Pernah didengungkan gerakan bersepeda guna mengurangi konsumsi BBM sekaligus mengurangi polusi udara. Namun gerakan itu belum mendapat sambutan luas karena hampir tidak ada pemimpin memberi contoh. Tak ada salahnya gerakan tersebut kembali dimasyarakatkan, dengan melibatkan presiden baru sebagai teladan.

’’Sego Segawe’’

Di lingkup kecil kota/kabupaten, gerakan ini berhasil dilakukan Pemkot Yogyakarta tahun 2008 melalui gerakan ’’Sego Segawe’’ (sepeda kanggo sekolah, sepeda kanggo nyambut gawe=sepeda untuk sekolah dan sepeda untuk bekerja). Gerakan ini digagas Wali Kota (waktu itu) Herry Zudianto dilanjutkan penggantinya, Haryadi Suyuti. Haryadi membuat jalur khusus sepeda, tempat parkir sepeda di kantor pemerintah dan fasilitas lain yang memudahkan masyarakat bersepeda. Yang tak kalah penting adalah contoh langsung dari pejabat Yogyakarta untuk ikut bersepeda.

Selama ini, banyak gerakan yang tidak berjalan efektif karena tak ada contoh konkret dari pemimpin, padahal masyarakat lebih mudah dipengaruhi oleh pemimpin. Gerakan penghematan BBM misalnya, tak pernah berhasil karena tidak ada contoh dari patron. Pejabat mengajak masyarakat hemat BBM tapi mereka ke mana-mana naik mobil mewah yang boros BBM.

Andai presiden berkampanye hemat BBM sambil bersepeda ke kantor, tentu diikuti banyak orang, minimal pejabat pemerintah; menteri, gubernur, wali kota/bupati dan jajarannya.
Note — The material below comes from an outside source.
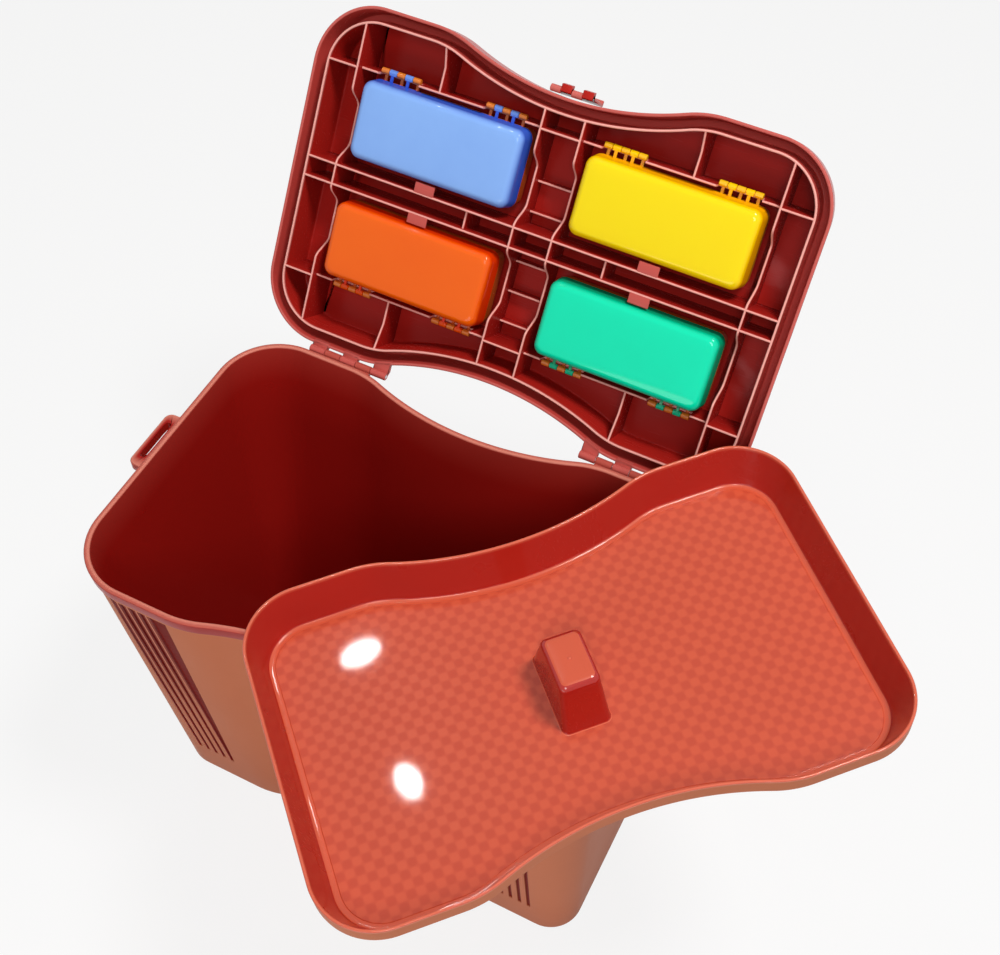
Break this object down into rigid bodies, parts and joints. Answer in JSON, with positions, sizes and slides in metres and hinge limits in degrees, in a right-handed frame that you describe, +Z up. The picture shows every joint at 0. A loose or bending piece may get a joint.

Inilah peluang sekaligus harapan bagi presiden mendatang untuk mau jadi pelopor hemat energi melalui bersepeda. Bagi Jokowi, bersepeda bukan hal asing karena kerap dilakukan saat menjabat wali kota Solo. Bahkan saat mendaftar sebagai capres ke KPU, dia ngonthel bersama Jusuf Kalla.

Magnetnya masih sangat kuat untuk memengaruhi masyarakat mau mengikuti apa yang dia contohkan menghemat BBM melalui bersepeda. Kebijakan soal BBM, membatasi dan menaikkan harga, adalah beleid yang tak populer. Namun andai disertai gerakan penghematan secara konkret, misalnya bersepeda, masyarakat lebih bisa menerima. Selamat bersepeda, Pak presiden.